Conrad was from a prominent Philadelphia family and was the eldest son of Thomas Conard, who for years owned and ran a boarding school in West Grove.
In 1932 Pyle, in search of a new-type rose, visited Tassin, France (near Lyon) to meet Francis Meilland, a young rose breeder. The American entrepreneur left for home, promising to market any new rose Meilland created. Unfortunately, acres of rose beds were turned into vegetable gardens during World War II.
In 1939 Pyle received a parcel of cuttings from the American Consul in Lyons. Pyle worked diligently for five years and grew what he believed "will be the greatest rose of the century." On the day Berlin fell, Pyle named the rose "Peace." In 1951 the American Rose Society made Peace the first rose to receive its Gold Medal. Within a decade, 30 million Peace Roses bloomed worldwide. Today the Peace Rose remains one of the most popular roses in history.

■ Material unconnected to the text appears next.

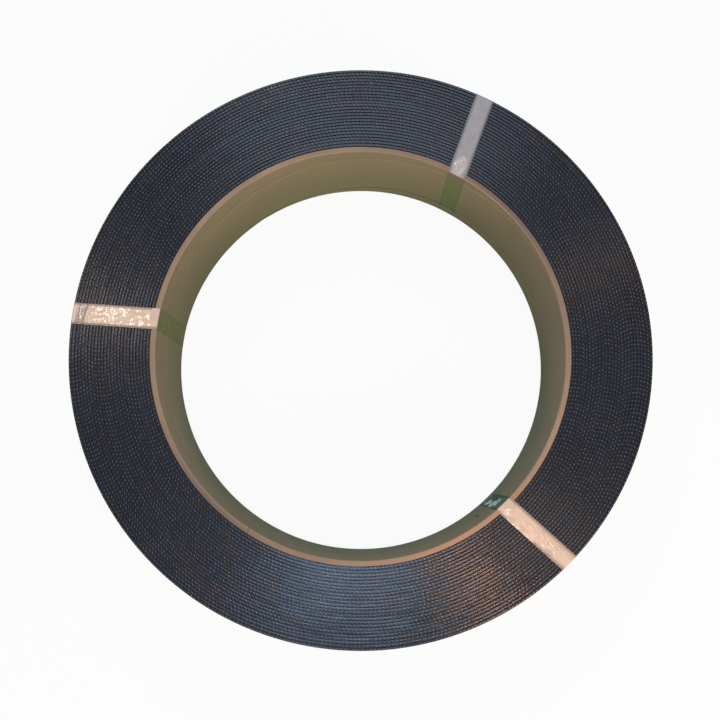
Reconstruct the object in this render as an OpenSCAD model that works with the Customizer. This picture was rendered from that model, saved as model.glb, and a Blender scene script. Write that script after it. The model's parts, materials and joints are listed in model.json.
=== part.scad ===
// Coil of plastic strapping, wound on a spiral-wound paper tube and held by three
// loops of clear adhesive tape. It lies flat on one end, with its axis upright.
// The origin is on the axis, in the plane of the tape that the coil rests on.
// All sizes are in millimetres.

/* [Tube] */
// Bore of the paper tube
tube_bore_d = 406; // [150:1:500]
// Wall of the paper tube
tube_wall = 5.25; // [3:0.25:12]

/* [Winding] */
// Width of the winding, and of the tube that is cut flush with it
coil_w = 150; // [90:1:240]
// Thickness of the strap over its embossing, which is also the step between layers
strap_t = 0.8; // [0.4:0.05:1.2]
// Rings of flush strap edges on each end
rings = 25; // [5:1:40]
// Layers whose edges lie flush with the ends, in each ring
flush_layers = 3; // [1:1:6]
// Layers that lie back from the ends, inside each ring
sunk_layers = 1; // [1:1:4]
// Depth that those layers lie back
sunk_depth = 1.5; // [0.3:0.1:4]

/* [Tape] */
// Width of the clear tape
tape_w = 19; // [8:1:50]
// Thickness of the clear tape
tape_t = 0.1; // [0.05:0.01:0.5]
// Place of the first loop round the coil, in degrees from +X
tape_1_at = 63; // [0:0.5:359]
// Place of the second loop round the coil, in degrees from +X
tape_2_at = 171.5; // [0:0.5:359]
// Place of the third loop round the coil, in degrees from +X
tape_3_at = 314; // [0:0.5:359]
// Skew of the first loop away from the radius, in degrees
tape_1_skew = 7; // [-15:0.5:15]
// Skew of the second loop away from the radius, in degrees
tape_2_skew = 4.5; // [-15:0.5:15]
// Skew of the third loop away from the radius, in degrees
tape_3_skew = 4; // [-15:0.5:15]

/* [Hidden] */
$fn = 180;

bore_r = tube_bore_d / 2;
tube_r = bore_r + tube_wall;
ring_step = (sunk_layers + flush_layers) * strap_t;
winding_r = tube_r + rings * ring_step;
section_w = winding_r - bore_r;
section_mid_r = bore_r + section_w / 2;
rest_z = tape_t;
kraft = [0.63, 0.5, 0.42];
strap_navy = [0.2, 0.21, 0.24];
clear_film = [0.86, 0.78, 0.72, 0.5];

// Spiral-wound paper tube with cleanly cut ends
module core_tube() {
    color(kraft)
        translate([0, 0, rest_z])
            rotate_extrude()
                translate([bore_r, 0])
                    square([tube_wall, coil_w]);
}

// Half section of the winding, with the grooves where its layers lie back from the ends
module winding_section() {
    difference() {
        translate([tube_r, 0])
            square([winding_r - tube_r, coil_w]);
        for (ring = [0 : rings - 1])
            for (end_z = [0, coil_w - sunk_depth])
                translate([tube_r + ring * ring_step, end_z])
                    square([sunk_layers * strap_t, sunk_depth]);
    }
}

// The strap, as one turned solid
module strap_winding() {
    color(strap_navy)
        translate([0, 0, rest_z])
            rotate_extrude()
                winding_section();
}

// Half section of the film that wraps the tube and the winding together
module film_section() {
    difference() {
        translate([bore_r - tape_t, 0])
            square([section_w + 2 * tape_t, coil_w + 2 * tape_t]);
        translate([bore_r, rest_z])
            square([section_w, coil_w]);
    }
}

// One loop of tape, cut from the wrapped film by a straight strip of the tape's width
module tape_loop(at, skew) {
    color(clear_film)
        intersection() {
            rotate_extrude()
                film_section();
            rotate([0, 0, at])
                translate([section_mid_r, 0, rest_z + coil_w / 2])
                    rotate([0, 0, skew])
                        cube([2 * section_w, tape_w, 2 * coil_w], center = true);
        }
}

core_tube();
strap_winding();
tape_loop(tape_1_at, tape_1_skew);  // tape_loop_1
tape_loop(tape_2_at, tape_2_skew);  // tape_loop_2
tape_loop(tape_3_at, tape_3_skew);  // tape_loop_3
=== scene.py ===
"""Looks of the strapping coil, round its CAD frame: embossed strap, spiral-wound paper tube and clear tape.

Lengths are in metres, and MM turns millimetres into them. The coil's axis is Z and it lies on its lower
end. Angles run counter-clockwise from X.
"""
import json
import math

import bpy
import numpy as np
from mathutils import Matrix, Vector

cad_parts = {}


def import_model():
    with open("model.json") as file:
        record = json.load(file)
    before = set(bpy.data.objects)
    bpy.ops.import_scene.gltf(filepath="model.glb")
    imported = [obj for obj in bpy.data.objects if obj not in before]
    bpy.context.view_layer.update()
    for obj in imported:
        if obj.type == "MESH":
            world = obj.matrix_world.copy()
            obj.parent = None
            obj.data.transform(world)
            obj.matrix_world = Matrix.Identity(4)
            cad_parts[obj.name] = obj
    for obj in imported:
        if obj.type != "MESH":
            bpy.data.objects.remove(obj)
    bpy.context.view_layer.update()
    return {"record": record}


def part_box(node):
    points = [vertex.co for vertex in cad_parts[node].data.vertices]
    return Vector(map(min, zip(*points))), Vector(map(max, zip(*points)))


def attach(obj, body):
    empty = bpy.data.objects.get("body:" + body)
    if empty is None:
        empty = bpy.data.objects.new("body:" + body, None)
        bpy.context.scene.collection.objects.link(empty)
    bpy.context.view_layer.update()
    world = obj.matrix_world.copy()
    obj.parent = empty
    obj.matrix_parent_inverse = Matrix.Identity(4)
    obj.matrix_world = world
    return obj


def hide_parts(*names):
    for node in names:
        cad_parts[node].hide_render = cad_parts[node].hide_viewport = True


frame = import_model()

MM = 0.001
TAU = 2 * math.pi

# ---------------------------------------------------------------- sizes


def reach(node):
    """Largest distance from the axis to the sides of a node's box."""
    lo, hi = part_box(node)
    return max(hi.x, hi.y, -lo.x, -lo.y)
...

Conard-Pyle's association with the world-famous House of Meilland continues with its 1995 introduction of such roses as Carefree Delight, Christopher Columbus, Marco Polo and Regatta. It is one of the major trial gardens, both here and in Wasco, California, for Meilland in its hunt for the perfect rose. Breeders say only three or four roses are likely to make it to market from an estimated 10,000 rose crosses in a given year.